The Millennials Shibuya: The lifestyle capsule hotel with Smart Pod technology — an app-controlled environment (lighting, privacy mode, media) accessed via smartphone. The co-working area and café downstairs are among the better day-use options in Shibuya. ¥5,500–7,000.

Shinjuku Kuyakusho-mae Capsule Hotel: The classic old-school option in Shinjuku — basic, functional, central, and affordable. Male-only; large locker room, communal bath with sauna. ¥3,200–4,000.

Nadeshiko Hotel (Ueno — women-only): Designed specifically for solo female travelers, with Mt. Fuji photographs as the central design theme, women-only onsen bath, and a level of security and amenity that addresses the specific concerns of solo female travel. ¥5,000–7,500.

Osaka

First Cabin Midosuji Namba: The “business class cabin” format — larger pods (designed to feel like an airline business class seat) with individual lighting and storage.

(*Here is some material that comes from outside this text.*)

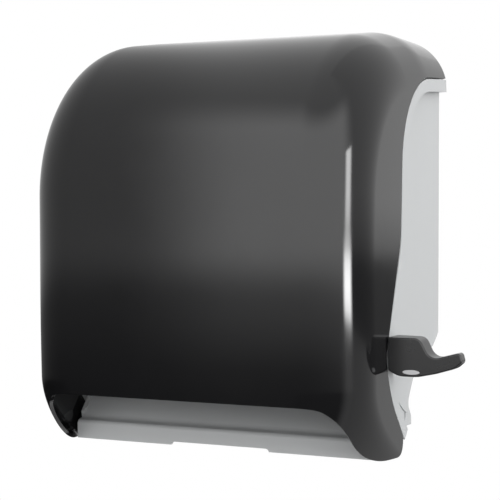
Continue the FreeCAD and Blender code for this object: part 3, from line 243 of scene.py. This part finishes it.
def build_cover():
    """The cover's outer surface as a grid, one row for each profile point.

    The profile is the top, the crown and the front. A row runs across the front, round the corner and
    along the flat side, and stops where its inward ray meets the side edge. Below the arch each leg has
    rows of its own, from the leg's front edge to its rear edge. Solidify gives the wall and Bevel rounds
    its edge.
    """
    arch = arch_height()
    crown, crown_inward = crown_profile()
    front = np.linspace(crown[-1, 1], arch, FRONT_ROWS)[1:]
    origins = np.concatenate([crown, np.stack([front_y(front), front], 1)])
    inward = np.concatenate([crown_inward, np.tile([1.0, 0.0], (len(front), 1))])
    nearest = crossings(origins, inward)[0]
    shares = np.linspace(0, 1, SIDE_COLUMNS)[None]
    radius = corner_radius(origins[:, 1:])
    right = on_side(origins, inward, shares * along_section(nearest[:, None], radius), radius)
    across = np.linspace(-1, 1, MIDDLE_COLUMNS)[None, 1:-1] * (SIDE - radius)
    shape = across.shape
    middle = np.stack([across, np.broadcast_to(origins[:, :1], shape),
                       np.broadcast_to(origins[:, 1:] + BASE, shape)], -1)
    main = np.concatenate([to_left(right), middle, right], 1)

    fall = (1 - np.cos(np.linspace(math.pi, 0, LEG_ROWS)[1:])) / 2
    height = BOTTOM + 1e-6 + (arch - BOTTOM - 1e-6) * fall
    leg_origins = np.stack([front_y(height), height], 1)
    leg_inward = np.tile([1.0, 0.0], (len(height), 1))
    radius = corner_radius(height)[:, None]
    nearest, furthest = (along_section(reach[:, None], radius)
                         for reach in crossings(leg_origins, leg_inward))
    leg = on_side(leg_origins, leg_inward, nearest + shares * (furthest - nearest), radius)

    columns = shares.size
    upper = np.arange(main.shape[0] * main.shape[1]).reshape(main.shape[:2])
    lower = np.arange(leg.shape[0] * columns).reshape(leg.shape[:2])
    first_left = upper.size
    first_right = first_left + lower.size
    left_leg = np.concatenate([upper[-1:, :columns], lower + first_left])
    right_leg = np.concatenate([upper[-1:, -columns:], lower + first_right])
    points = np.concatenate([main.reshape(-1, 3), to_left(leg).reshape(-1, 3), leg.reshape(-1, 3)])
    faces = np.concatenate([quads(upper), quads(left_leg), quads(right_leg)])
    shell = mesh_object("cover_shell", points, faces)
    wall = shell.modifiers.new("wall", "SOLIDIFY")
    wall.thickness = WALL
    wall.offset = -1
    rim = shell.modifiers.new("rim", "BEVEL")
    rim.width = 0.0007
    rim.segments = 3
    rim.limit_method = "ANGLE"
    rim.angle_limit = math.radians(50)
    rim.harden_normals = True
    return shell


def build_knuckle(name, sign):
    """One hinge knuckle inside a leg: a closed profile of (x, radius) turned round the hinge's axis."""
    near, far = KNUCKLE_ENDS
    bore, outside = KNUCKLE_RADII
    profile = np.array([(near, bore), (far, bore), (far, outside), (near, outside), (near, bore)])
    shape = (ARC_POINTS, len(profile))
    angle = np.linspace(0, 2 * math.pi, ARC_POINTS)[:, None]
    x = np.broadcast_to(profile[:, 0] * sign, shape)
    y = HINGE[0] + profile[:, 1] * np.cos(angle)
    z = HINGE[1] + BASE + profile[:, 1] * np.sin(angle)
    turned = np.stack([x, y, z], -1)
    index = np.arange(turned.size // 3).reshape(shape)
    index[-1] = index[0]
    index[:, -1] = index[:, 0]
    faces = quads(index)[:, ::int(-sign)]
    return mesh_object(name, turned.reshape(-1, 3), faces, smooth=False)


def mesh_object(name, points, faces, smooth=True):
    """A piece made of points and faces."""
    mesh = bpy.data.meshes.new(name)
    mesh.from_pydata(points.tolist(), [], faces.tolist())
    if smooth:
        mesh.shade_smooth()
    piece = bpy.data.objects.new(name, mesh)
    bpy.context.scene.collection.objects.link(piece)
    return piece


# Materials.

def node_group(name, inputs, build):
    """A shared effect: takes plain values and gives back a normal or a mask."""
    group = bpy.data.node_groups.new(name, "ShaderNodeTree")
    for label, kind, value in inputs:
        socket = group.interface.new_socket(name=label, in_out="INPUT", socket_type=kind)
        socket.default_value = value
    build(group)
    return group


def grain_group():
    """Fine moulded grain as a bumped normal, on object coordinates."""
    def build(group):
        group.interface.new_socket(name="Normal", in_out="OUTPUT", socket_type="NodeSocketVector")
        tree = group.nodes
        enter = tree.new("NodeGroupInput")
        leave = tree.new("NodeGroupOutput")
        where = tree.new("ShaderNodeTexCoord")
        noise = tree.new("ShaderNodeTexNoise")
        noise.inputs["Detail"].default_value = 3
        bump = tree.new("ShaderNodeBump")
        bump.inputs["Distance"].default_value = 0.0002
        link = group.links.new
        link(where.outputs["Object"], noise.inputs["Vector"])
        link(enter.outputs["Scale"], noise.inputs["Scale"])
        link(enter.outputs["Strength"], bump.inputs["Strength"])
        link(noise.outputs["Fac"], bump.inputs["Height"])
        link(bump.outputs["Normal"], leave.inputs["Normal"])
    inputs = [("Scale", "NodeSocketFloat", 900.0), ("Strength", "NodeSocketFloat", 0.1)]
    return node_group("grain", inputs, build)


def patch_group():
    """Slow variation between 0 and 1, for colour and roughness."""
    def build(group):
        group.interface.new_socket(name="Mask", in_out="OUTPUT", socket_type="NodeSocketFloat")
        tree = group.nodes
        enter = tree.new("NodeGroupInput")
        leave = tree.new("NodeGroupOutput")
        where = tree.new("ShaderNodeTexCoord")
        noise = tree.new("ShaderNodeTexNoise")
        noise.inputs["Detail"].default_value = 4
        noise.inputs["Roughness"].default_value = 0.6
        link = group.links.new
        link(where.outputs["Object"], noise.inputs["Vector"])
        link(enter.outputs["Scale"], noise.inputs["Scale"])
        link(noise.outputs["Fac"], leave.inputs["Mask"])
    return node_group("patches", [("Scale", "NodeSocketFloat", 14.0)], build)


GRAIN = grain_group()
PATCHES = patch_group()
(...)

The Namba location makes it ideal for Osaka’s entertainment district access. ¥4,500–6,500.

Capsule Hotel Asahi Plaza Shinsaibashi: The design-conscious budget option near Shinsaibashi — clean, relatively spacious pods, good locker facilities, co-ed floors. ¥3,500–5,000.

Kyoto

Nine Hours Kyoto: The Nine Hours brand in a converted historic building near Karasuma Station — the same pod design quality as Shinjuku but with Kyoto’s specific architectural context. ¥5,500–7,000.


Checking In and Out

Check-in: Typically from 4pm. Show your passport (required for foreign visitors), complete a brief registration form, receive your locker key. Most modern capsule hotels have English-speaking staff or English-language check-in interfaces.

Luggage storage: If you arrive before check-in, most capsule hotels will store luggage in a main storage room while you explore. The locker for valuables is assigned at check-in.

Shoes: Most capsule hotels require removal of shoes at entrance — shoe lockers at the entrance or in the changing area.

Checkout: Typically by 10–11am. Late checkout is sometimes available for an additional fee.


Etiquette

Quiet hours: The sleeping pod floors have quiet hours (typically 10pm–7am). Phones on silent, conversations in the common areas.

No alcohol in pods: Most capsule hotels prohibit bringing alcohol into the sleeping areas.

Tattoos: The onsen/communal bath facilities at some capsule hotels follow the standard Japanese tattoo policy (no entry if visible tattoos). Check before booking if this applies to you.


Capsule Hotels as Onsen Facilities

Many older capsule hotels in Tokyo and Osaka include communal bath facilities (sento or onsen) as a central amenity — the hot spring or heated mineral water soak is the stress-release component of the stay. The quality ranges from basic (a few tubs with tap water) to legitimate hot spring facilities. The Dormy Inn chain (mid-range business hotel, not purely capsule) is particularly known for quality onsen facilities alongside compact room formats.


Capsule hotels are Japan in miniature: maximum function in minimum space, with enough design consideration to make that compression feel intentional rather than cramped. The new generation properties have elevated the category from utilitarian to genuinely appealing. At ¥5,000 for a well-designed sleeping pod, premium shower facility, and common area in Shinjuku, the value proposition is difficult to match by any standard hotel at the same price.